The National Archives of Australia will get an extra $67.7 million to save its decaying records including war-time speeches of John Curtin and one of the few documents from the descendants of the mutineers on the Bounty.
After months of revelations from The Sydney Morning Herald and The Age about the plight of the National Archives, the federal government’s expenditure review committee on Wednesday signed off on the money to accelerate a four-year digitisation program of at-risk documents.
Senator Amanda Stoker says the extra money to the National Archives will ensure it can digitise its most at-risk documents.Credit:Dominic Lorrimer/Supplied.
It will also cover additional staffing to deal with a years-long backlog of applications by historians and students to access federal documents. Some of the money will go towards enhanced cyber security.

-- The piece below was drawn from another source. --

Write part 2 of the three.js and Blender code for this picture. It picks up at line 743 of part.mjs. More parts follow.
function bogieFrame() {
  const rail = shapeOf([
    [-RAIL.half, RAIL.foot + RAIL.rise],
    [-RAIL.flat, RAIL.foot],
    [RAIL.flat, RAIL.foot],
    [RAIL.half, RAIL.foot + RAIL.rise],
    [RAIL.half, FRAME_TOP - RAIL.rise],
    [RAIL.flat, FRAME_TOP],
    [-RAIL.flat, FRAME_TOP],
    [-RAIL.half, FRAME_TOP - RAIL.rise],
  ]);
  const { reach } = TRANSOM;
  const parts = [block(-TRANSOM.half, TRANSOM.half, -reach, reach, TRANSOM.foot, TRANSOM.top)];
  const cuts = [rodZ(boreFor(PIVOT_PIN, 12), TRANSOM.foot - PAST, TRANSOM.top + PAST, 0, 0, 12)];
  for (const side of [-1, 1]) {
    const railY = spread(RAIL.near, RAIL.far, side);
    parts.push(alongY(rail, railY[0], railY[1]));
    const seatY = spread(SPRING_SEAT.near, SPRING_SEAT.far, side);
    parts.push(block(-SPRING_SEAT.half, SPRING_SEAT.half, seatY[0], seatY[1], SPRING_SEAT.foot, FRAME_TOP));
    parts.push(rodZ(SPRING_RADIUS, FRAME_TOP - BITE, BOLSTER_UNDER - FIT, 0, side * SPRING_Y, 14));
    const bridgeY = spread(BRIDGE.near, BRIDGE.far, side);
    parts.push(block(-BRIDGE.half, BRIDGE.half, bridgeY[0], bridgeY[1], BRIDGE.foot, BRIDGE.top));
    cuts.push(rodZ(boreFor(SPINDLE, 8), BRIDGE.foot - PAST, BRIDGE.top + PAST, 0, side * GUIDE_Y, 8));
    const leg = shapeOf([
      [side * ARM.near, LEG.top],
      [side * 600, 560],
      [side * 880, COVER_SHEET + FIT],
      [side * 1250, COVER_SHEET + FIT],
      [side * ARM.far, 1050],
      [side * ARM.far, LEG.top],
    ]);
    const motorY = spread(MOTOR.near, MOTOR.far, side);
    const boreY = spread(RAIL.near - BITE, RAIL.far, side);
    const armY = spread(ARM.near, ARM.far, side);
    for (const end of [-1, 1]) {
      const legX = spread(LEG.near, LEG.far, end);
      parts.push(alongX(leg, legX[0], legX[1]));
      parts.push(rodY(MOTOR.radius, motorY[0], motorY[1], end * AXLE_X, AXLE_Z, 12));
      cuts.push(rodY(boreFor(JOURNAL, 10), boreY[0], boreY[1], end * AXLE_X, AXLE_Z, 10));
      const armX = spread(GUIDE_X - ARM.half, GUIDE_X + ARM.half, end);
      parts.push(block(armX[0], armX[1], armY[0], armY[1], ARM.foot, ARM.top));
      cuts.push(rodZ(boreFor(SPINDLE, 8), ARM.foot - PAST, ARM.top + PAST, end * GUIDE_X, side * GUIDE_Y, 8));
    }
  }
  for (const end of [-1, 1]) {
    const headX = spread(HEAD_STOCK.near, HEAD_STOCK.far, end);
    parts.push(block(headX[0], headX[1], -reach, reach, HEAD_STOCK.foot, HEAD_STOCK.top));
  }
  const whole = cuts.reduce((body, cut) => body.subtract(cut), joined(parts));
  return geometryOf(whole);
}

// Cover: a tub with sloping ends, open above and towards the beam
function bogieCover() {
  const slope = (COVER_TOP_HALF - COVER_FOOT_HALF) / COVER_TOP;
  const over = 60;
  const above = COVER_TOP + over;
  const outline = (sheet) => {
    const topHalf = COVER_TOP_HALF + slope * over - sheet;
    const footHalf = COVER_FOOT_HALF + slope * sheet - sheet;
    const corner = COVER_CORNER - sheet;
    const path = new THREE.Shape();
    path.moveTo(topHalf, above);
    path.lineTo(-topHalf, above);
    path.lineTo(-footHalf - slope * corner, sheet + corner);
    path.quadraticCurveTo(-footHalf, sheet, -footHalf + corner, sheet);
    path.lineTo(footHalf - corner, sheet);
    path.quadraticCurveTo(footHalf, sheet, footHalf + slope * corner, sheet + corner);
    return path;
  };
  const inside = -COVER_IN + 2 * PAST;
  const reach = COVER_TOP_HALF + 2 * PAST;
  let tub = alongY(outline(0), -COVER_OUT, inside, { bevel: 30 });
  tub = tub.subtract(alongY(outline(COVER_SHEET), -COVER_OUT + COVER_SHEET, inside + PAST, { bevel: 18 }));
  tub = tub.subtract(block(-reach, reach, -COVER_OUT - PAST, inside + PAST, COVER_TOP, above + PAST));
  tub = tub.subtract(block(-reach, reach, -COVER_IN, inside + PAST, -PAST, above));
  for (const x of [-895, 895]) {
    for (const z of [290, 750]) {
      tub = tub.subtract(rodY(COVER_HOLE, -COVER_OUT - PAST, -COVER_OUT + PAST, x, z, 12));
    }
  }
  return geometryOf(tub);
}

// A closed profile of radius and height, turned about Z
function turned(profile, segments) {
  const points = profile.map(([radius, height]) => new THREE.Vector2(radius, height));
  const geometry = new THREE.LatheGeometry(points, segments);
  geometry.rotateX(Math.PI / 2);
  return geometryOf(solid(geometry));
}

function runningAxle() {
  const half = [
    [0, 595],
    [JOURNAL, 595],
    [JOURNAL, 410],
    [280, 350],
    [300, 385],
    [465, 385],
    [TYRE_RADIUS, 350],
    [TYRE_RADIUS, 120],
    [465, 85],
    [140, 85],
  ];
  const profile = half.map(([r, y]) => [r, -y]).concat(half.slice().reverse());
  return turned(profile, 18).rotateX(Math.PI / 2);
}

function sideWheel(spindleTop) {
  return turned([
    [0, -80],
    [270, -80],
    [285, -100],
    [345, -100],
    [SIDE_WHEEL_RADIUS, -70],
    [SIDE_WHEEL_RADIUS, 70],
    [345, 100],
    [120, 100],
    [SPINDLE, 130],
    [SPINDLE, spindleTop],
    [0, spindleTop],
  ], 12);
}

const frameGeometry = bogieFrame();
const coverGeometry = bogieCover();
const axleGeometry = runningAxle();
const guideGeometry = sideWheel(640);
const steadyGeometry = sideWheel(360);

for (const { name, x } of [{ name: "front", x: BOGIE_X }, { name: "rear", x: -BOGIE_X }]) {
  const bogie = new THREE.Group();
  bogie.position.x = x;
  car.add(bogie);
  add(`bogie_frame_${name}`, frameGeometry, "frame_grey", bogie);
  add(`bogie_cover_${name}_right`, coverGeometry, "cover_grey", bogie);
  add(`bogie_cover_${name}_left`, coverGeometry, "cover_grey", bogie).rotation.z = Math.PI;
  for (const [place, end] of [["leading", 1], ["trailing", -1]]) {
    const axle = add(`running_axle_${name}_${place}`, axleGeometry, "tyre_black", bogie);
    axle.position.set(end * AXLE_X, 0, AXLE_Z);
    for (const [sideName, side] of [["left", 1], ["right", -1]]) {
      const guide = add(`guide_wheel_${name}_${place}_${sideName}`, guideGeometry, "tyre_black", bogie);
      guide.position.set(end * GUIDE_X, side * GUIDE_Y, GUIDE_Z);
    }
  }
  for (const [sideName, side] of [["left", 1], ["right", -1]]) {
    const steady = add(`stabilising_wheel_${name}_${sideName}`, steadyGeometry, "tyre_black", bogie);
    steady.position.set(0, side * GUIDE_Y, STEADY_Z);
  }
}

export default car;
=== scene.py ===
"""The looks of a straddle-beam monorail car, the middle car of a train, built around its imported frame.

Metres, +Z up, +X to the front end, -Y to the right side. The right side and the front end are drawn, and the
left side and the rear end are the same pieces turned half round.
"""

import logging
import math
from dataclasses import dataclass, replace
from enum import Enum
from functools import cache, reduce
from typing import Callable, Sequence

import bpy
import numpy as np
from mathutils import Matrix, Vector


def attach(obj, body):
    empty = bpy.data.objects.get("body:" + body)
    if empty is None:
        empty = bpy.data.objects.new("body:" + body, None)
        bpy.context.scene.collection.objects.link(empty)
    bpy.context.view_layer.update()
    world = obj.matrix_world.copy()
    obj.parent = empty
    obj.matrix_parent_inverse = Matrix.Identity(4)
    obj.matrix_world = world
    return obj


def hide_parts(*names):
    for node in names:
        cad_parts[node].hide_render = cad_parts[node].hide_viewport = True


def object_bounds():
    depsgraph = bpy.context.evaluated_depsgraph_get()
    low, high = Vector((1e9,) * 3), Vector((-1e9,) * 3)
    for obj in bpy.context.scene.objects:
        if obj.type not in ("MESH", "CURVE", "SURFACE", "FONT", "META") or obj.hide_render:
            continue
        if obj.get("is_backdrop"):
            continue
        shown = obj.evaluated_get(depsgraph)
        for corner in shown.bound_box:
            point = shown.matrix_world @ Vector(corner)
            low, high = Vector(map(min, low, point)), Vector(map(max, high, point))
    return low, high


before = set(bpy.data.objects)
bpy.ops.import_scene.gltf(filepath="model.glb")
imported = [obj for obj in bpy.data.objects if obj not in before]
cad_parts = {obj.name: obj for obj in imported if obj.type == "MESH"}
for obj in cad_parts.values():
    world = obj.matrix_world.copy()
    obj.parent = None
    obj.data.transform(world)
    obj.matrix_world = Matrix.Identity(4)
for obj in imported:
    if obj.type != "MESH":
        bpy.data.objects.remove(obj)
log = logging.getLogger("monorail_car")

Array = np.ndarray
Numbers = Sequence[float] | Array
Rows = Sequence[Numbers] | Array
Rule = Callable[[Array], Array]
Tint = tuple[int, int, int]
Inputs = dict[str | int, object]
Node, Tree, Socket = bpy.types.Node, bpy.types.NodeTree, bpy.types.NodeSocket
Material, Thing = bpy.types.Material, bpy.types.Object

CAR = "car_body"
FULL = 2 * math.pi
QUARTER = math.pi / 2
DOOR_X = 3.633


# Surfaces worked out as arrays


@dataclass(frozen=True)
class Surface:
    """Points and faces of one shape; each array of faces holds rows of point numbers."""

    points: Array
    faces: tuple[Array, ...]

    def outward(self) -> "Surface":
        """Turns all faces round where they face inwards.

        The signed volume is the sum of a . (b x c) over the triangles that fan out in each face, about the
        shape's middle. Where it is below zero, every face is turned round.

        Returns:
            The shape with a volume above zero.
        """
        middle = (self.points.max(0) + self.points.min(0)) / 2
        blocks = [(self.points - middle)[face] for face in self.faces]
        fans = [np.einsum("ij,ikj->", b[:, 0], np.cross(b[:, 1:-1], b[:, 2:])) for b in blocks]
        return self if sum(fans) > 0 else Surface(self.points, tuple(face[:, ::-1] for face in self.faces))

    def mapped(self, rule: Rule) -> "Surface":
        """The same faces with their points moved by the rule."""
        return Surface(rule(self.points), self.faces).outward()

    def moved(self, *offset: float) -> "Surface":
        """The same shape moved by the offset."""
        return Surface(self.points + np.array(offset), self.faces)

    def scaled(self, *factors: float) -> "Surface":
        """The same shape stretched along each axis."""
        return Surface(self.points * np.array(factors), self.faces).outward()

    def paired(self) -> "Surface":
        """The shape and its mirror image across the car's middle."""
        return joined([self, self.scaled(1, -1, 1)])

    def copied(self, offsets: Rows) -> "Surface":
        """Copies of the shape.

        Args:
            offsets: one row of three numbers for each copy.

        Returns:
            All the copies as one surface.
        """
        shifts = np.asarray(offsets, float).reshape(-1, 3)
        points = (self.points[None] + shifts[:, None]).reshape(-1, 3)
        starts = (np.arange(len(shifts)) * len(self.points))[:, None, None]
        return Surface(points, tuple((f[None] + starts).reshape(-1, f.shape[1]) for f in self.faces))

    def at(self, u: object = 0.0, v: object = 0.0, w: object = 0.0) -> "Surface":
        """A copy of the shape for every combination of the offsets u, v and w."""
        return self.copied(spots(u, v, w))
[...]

Assistant Minister to the Attorney-General, Amanda Stoker, said the money would help protect Australia’s history.
“This funding shows the Morrison government isn’t just committed to protecting the at-risk digital records. It shows we’re prepared to build the capability of the National Archives of Australia to make it a world leader in its operations for decades to come,” she said.

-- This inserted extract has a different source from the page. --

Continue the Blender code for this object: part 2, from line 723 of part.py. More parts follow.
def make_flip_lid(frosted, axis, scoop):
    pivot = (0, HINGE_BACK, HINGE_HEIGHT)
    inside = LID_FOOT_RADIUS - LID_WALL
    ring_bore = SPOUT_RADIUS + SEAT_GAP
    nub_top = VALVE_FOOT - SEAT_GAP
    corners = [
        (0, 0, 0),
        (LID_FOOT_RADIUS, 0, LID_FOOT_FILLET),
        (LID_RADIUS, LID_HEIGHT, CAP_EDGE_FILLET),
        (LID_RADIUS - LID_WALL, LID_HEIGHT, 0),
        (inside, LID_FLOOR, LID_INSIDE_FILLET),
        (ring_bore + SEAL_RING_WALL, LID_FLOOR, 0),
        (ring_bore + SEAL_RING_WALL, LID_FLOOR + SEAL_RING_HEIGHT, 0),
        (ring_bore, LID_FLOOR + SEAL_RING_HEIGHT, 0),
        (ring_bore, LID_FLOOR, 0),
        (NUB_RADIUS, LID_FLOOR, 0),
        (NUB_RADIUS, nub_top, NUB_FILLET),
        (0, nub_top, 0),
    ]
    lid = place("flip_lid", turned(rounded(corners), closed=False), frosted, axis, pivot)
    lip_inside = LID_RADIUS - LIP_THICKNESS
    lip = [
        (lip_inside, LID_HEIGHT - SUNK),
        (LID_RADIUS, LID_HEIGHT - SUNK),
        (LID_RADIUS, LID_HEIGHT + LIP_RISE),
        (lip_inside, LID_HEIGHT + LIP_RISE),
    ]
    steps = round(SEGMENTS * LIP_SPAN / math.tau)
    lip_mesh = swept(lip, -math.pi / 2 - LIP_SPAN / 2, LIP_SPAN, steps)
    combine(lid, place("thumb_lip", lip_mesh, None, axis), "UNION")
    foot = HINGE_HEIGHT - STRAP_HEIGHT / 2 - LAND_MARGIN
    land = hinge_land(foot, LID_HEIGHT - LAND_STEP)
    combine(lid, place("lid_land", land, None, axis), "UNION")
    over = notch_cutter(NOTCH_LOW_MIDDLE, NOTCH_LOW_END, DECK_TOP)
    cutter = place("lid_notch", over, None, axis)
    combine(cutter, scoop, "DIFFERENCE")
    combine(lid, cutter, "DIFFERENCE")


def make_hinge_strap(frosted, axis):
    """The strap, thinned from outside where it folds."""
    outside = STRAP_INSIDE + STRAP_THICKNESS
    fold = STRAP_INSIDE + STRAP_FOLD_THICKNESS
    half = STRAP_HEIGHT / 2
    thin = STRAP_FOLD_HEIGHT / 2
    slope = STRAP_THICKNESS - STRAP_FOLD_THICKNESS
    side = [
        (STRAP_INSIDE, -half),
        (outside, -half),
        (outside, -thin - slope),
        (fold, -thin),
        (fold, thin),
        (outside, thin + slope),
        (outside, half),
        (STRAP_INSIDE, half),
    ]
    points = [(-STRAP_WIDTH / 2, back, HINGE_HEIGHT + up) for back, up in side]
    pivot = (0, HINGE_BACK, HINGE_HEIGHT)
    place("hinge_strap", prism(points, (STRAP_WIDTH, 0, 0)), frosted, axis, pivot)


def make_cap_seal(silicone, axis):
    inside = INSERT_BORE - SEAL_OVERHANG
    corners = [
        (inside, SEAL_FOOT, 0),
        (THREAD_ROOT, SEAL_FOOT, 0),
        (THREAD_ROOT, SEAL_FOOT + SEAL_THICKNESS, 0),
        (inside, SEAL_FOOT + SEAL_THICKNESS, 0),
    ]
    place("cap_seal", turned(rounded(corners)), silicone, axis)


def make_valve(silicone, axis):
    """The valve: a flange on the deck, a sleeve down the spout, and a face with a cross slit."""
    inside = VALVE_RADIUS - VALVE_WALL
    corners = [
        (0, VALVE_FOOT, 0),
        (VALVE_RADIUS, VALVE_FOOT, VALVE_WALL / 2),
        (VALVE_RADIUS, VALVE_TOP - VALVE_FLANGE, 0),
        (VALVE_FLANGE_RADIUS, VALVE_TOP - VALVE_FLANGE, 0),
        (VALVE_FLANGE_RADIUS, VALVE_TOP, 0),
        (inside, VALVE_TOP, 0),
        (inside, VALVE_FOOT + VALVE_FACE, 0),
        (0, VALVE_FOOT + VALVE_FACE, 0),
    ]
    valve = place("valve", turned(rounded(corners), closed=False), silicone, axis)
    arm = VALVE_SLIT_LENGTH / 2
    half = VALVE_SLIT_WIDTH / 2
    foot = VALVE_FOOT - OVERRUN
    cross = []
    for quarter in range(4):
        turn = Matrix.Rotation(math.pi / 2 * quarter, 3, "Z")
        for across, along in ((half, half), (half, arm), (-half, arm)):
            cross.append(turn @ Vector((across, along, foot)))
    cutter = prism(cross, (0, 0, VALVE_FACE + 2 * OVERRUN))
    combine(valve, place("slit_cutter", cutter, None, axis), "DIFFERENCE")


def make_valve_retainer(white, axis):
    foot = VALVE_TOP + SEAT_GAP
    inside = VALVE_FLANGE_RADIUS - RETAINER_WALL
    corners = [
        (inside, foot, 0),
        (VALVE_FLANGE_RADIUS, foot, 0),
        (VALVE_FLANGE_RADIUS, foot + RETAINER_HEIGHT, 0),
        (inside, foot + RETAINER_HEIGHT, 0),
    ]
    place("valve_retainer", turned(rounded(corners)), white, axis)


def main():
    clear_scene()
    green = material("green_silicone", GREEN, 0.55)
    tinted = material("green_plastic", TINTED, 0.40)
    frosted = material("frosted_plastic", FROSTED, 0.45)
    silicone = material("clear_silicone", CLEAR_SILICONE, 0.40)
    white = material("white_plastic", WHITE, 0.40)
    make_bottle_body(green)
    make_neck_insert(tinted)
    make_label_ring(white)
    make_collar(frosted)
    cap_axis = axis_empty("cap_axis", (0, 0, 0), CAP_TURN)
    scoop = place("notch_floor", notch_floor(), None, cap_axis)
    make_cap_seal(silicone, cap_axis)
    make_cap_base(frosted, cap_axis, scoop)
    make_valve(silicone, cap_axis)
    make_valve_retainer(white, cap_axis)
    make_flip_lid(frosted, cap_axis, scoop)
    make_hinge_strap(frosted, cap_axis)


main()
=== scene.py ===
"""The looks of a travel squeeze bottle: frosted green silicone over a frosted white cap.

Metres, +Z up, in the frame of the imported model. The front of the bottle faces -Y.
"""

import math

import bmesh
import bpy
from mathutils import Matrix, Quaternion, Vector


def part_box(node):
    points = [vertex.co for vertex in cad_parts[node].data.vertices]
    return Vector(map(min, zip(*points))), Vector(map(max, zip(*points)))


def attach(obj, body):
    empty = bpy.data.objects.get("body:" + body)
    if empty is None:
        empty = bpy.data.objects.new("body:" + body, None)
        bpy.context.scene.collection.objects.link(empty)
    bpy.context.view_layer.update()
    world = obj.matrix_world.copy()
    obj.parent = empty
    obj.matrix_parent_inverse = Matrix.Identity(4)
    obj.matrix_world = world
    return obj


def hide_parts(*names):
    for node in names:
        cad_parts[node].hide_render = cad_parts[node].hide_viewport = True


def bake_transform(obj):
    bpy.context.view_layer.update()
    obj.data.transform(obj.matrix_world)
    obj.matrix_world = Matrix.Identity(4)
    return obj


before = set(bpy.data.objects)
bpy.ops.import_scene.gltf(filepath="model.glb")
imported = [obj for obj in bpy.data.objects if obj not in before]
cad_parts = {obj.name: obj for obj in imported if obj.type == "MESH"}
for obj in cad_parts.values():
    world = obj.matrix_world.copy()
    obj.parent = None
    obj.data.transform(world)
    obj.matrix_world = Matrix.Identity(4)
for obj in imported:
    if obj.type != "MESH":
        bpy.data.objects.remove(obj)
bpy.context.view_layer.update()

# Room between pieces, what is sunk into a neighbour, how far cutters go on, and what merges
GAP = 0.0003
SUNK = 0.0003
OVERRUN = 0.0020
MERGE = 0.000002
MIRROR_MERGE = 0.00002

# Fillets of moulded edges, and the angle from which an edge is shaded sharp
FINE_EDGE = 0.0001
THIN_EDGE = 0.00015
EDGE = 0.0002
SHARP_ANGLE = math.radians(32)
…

The Sydney Morning Herald and The Age revealed in June that the money was poised to flow to the Archives which has struggled to protect 384 kilometres of records under the weight of years of funding cuts.
The Tune review of the National Archives, released in March, recommended a $67.7 million seven-year project to urgently digitise the records most at risk.
Those most at risk are the only register of births, deaths and marriages from Pitcairn Island, which was home to the Bounty mutineers, along with many other unique archives including wartime speeches of John Curtin and personnel files of RAAF non-commissioned officers from World War II.
The extra money is only part of the response to the Tune review, which also recommended the government spend $167. 4 million to help the National Archives establish a fifth-generation digital archive with state-of-the-art technology and expertise to make sure digital records are properly preserved.
The National Archives has already started work to develop this. However, the Tune review says it is not sustainable for it to pay for this out of its existing budget and the government must allocate specific funding.
The review suggests putting the National Archives in charge of managing information across the entire Commonwealth government, to make sure record-keeping is standardised.
This would involve 630 records and information management staff from the largest agencies transferring to the National Archives’ employ.
It anticipates that while the staffing costs for the National Archives would increase massively – if the recommended changes are agreed it would triple its number of employees – there would be significant savings across the whole of government from this more centralised model.
Senator Stoker said a full government response to the Tune review would soon be released.